*Exercise directions*.
Include in the output exactly the lines from the opening of the data through the line containing "self.points, self.faces, self.strokes, self.marks", and nothing more.

*Given records*.

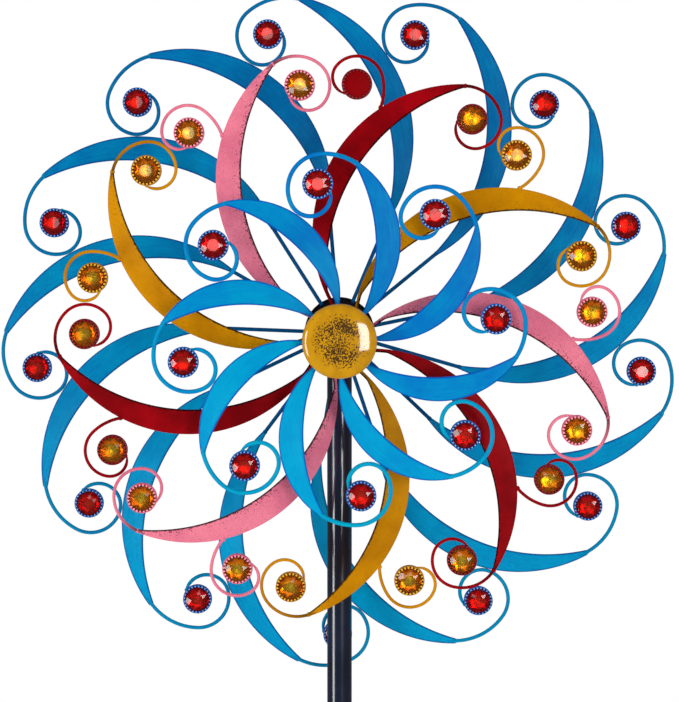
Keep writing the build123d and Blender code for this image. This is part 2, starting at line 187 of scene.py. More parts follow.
# ---- meshes ---------------------------------------------------------------------------------------
class Draft:
    """Points and faces of one piece. Each point has a place in the paint and a mark from 0 to 1."""

    def __init__(self):
        self.points, self.faces, self.strokes, self.marks = [], [], [], []

    def skin(self, rings, place, strokes=None, marks=None, looped=False):
        """Quads from each closed ring of points to the next, and a cap at each end unless looped."""
        first, size = len(self.points), len(rings[0])
        for number, ring in enumerate(rings):
            for k, point in enumerate(ring):
                self.points.append(place @ Vector(point))
                self.strokes.append(strokes[number][k] if strokes else (0.0, 0.0, 0.0))
                self.marks.append(marks[number][k] if marks else 0.0)
        faces = []
        for number in range(len(rings) if looped else len(rings) - 1):
            here = first + number * size
            there = first + (number + 1) % len(rings) * size
            for k in range(size):
                after = (k + 1) % size
                faces.append((here + k, here + after, there + after, there + k))
        if not looped:
            faces.append(tuple(first + k for k in reversed(range(size))))
            last = first + (len(rings) - 1) * size
            faces.append(tuple(last + k for k in range(size)))
        self.add_faces(faces, place)

    def add_faces(self, faces, place):
        """Keep the faces, turned over where the place mirrors them."""
        mirrored = place.determinant() < 0.0
        self.faces += [tuple(reversed(face)) if mirrored else face for face in faces]

    def piece(self, name, body, slot, material, *nodes, sharp=40.0):
        """Make the object that stands for the CAD nodes named."""
        mesh = bpy.data.meshes.new(name)
        mesh.from_pydata(self.points, [], self.faces)
        stroke = mesh.attributes.new("stroke", "FLOAT_VECTOR", "POINT")
        stroke.data.foreach_set("vector", [value for item in self.strokes for value in item])
        mark = mesh.attributes.new("mark", "FLOAT", "POINT")
        mark.data.foreach_set("value", self.marks)
        mesh.shade_smooth()
        mesh.set_sharp_from_angle(angle=radians(sharp))
        mesh.materials.append(material)
        piece = bpy.data.objects.new(name, mesh)
        bpy.context.scene.collection.objects.link(piece)
        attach(piece, body)
        if nodes:
            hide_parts(*nodes)
        return piece


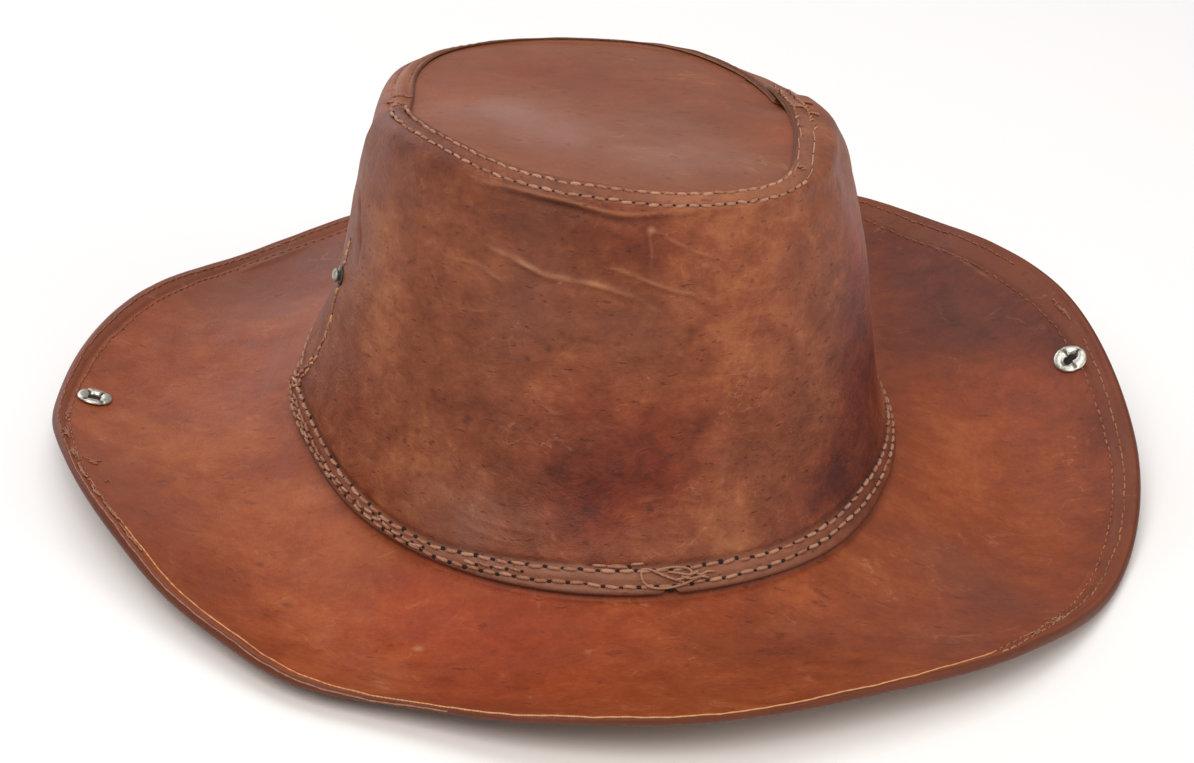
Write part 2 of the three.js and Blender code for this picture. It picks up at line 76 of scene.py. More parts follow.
# Bottom edge of the crown, round the hat, and the plane of its flat top
BASE_HEIGHT = 18.8
BASE_RISE_TO_BACK = 4.9
BASE_RISE_TO_RIGHT = -0.3
BASE_SADDLE = -1.7
BASE_TWIST = -1.8
TOP_HEIGHT = 120.9
TOP_SLOPE_TO_RIGHT = -0.002
TOP_SLOPE_TO_BACK = -0.090
TOP_TWIST = 0.00050
TOP_SADDLE = 0.00022
CROWN_HEIGHT = TOP_HEIGHT - BASE_HEIGHT

# Outer face of the crown, from the bottom edge up over the shoulder to the edge turned in on top
CROWN_COLUMNS = ("climb", "left", "right", "front", "back", "power", "seam_left", "seam_right")
CROWN = np.array([
    (0.000, 99.1, 96.2, 115.8, 115.6, 2.00, 183, 19),
    (0.060, 97.2, 93.0, 111.0, 111.0, 2.00, 187, 19),
    (0.180, 92.2, 88.6, 102.0, 102.0, 2.04, 191, 19),
    (0.320, 88.1, 85.0, 95.0, 95.0, 2.08, 194, 19),
    (0.550, 84.4, 80.6, 87.5, 87.5, 2.13, 197, 19),
    (0.780, 79.5, 74.4, 82.5, 82.5, 2.18, 198, 20),
    (0.910, 77.6, 69.6, 79.6, 80.0, 2.22, 199, 21),
    (0.965, 75.6, 65.6, 77.4, 78.4, 2.25, 199, 22),
    (0.988, 72.2, 60.4, 74.4, 75.6, 2.27, 199, 22),
    (1.000, 66.2, 54.2, 71.2, 72.4, 2.27, 199, 22),
])
CREASE_ROW = 1
FLARE_ROW = 2
WALL_TOP_ROW = 6
SHOULDER_ROW = 8

# How much further out than the ovals above, at every 22.5 degrees from +X: the edge on top, the shoulder
# and the bottom edge. droop is how far the shoulder hangs below them.
EDGE_COLUMNS = ("rim", "shoulder", "droop", "foot")
EDGES = np.array([
    (-2.6, 0, 0.5, 0.8), (-3.6, -1, 1.6, 0.4), (-0.7, -0.5, 2.2, 0), (3.1, 1.5, 2.2, 0),
    (4.4, 2.5, 2.2, 0), (4.6, 2.5, 2.2, 0), (3.6, 1.5, 2.2, 0), (1.4, 0, 1.2, 0), (-0.8, -0.3, 0.8, 0.2),
    (0.6, 0.5, 0, -2.9), (-1.7, -0.5, 0, -1.9), (1.2, 0.3, 0, -1.5), (1.9, 0.8, -0.2, -0.9),
    (4.2, 2.2, -0.5, 0.6), (6, 3, -0.4, 2.5), (-1, 0.2, 0, 0.5),
])

# Panels of the crown: rough length round the hat, and in degrees how far each reaches past a seam, and where
# a layer under the seams comes up again, to the front and to the back of them
PANEL_LENGTH = 300
HALF_LAP = 4
UNDERLAP_FRONT = (5, 18)
UNDERLAP_BACK = (10, 60)

# Angles at which the pared edge of the back panel is worn pale
PARED_SPOTS = (68, 30)

# Small bite out of the front panel's bottom edge: angle and width in degrees, and depth as a path
NOTCH_ANGLE = 282.8
NOTCH_WIDTH = 1.1
NOTCH_DEPTH = 0.022

# How far the tip reaches under the turned-in tops, beside the distance of its rim
TIP_REACH = 1.08

# Brim, at every 22.5 degrees from +X: reach of the edge, its height, and the dip half way out
BRIM_COLUMNS = ("reach", "height", "sag")
BRIM = np.array([
    (176, 16, 9), (173.1, 35.5, 7), (172.1, 33.4, 6), (175.3, 26.4, 5), (179.3, 19.5, 5), (176.6, 7.6, 5),
    (172.3, 2.3, 8.4), (170.7, 9.2, 6), (171.5, 9.6, 5), (172.1, 17.9, 6), (173.8, 10.5, 8.4),
    (176.5, 7.6, 9.2), (177, 15.2, 6), (174.2, 15.6, 6), (174.3, 11.6, 5.5), (175.2, 3.2, 8),
])
KINK_ANGLE = 46
BRIM_LEATHER = 2.0
HEM_WIDTH = 10.5
HEM_THICKNESS = 3.4
MARGIN = 7.5
BEND_DROP = 1.5
BEND_RADIUS = 2.0

# Snap eyelets through the brim: angle in degrees and share of the way out
SNAPS = {"snap_left": (182.5, 0.853), "snap_right": (13.0, 0.868)}

# Path of the studs on the side seams
STUD_PATH = 0.45

# Radius of the dark disc of painted shade in an eyelet's hole, and half thickness of the loops and of the
# thread ends
SNAP_HOLE = 2.9
LOOP_THICKNESS = 0.36
CROWN_END_THICKNESS = 0.26
BRIM_END_THICKNESS = 0.20

# Radii at which mm along the crown's top and along the brim's edge turn into an angle
CROWN_RADIUS = 75
BRIM_RADIUS = 172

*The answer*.
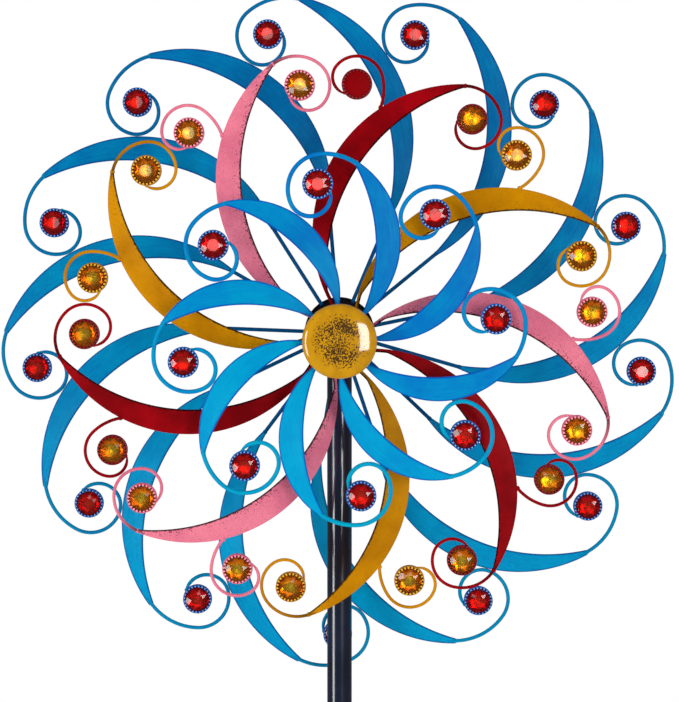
Keep writing the build123d and Blender code for this image. This is part 2, starting at line 187 of scene.py. More parts follow.
# ---- meshes ---------------------------------------------------------------------------------------
class Draft:
    """Points and faces of one piece. Each point has a place in the paint and a mark from 0 to 1."""

    def __init__(self):
        self.points, self.faces, self.strokes, self.marks = [], [], [], []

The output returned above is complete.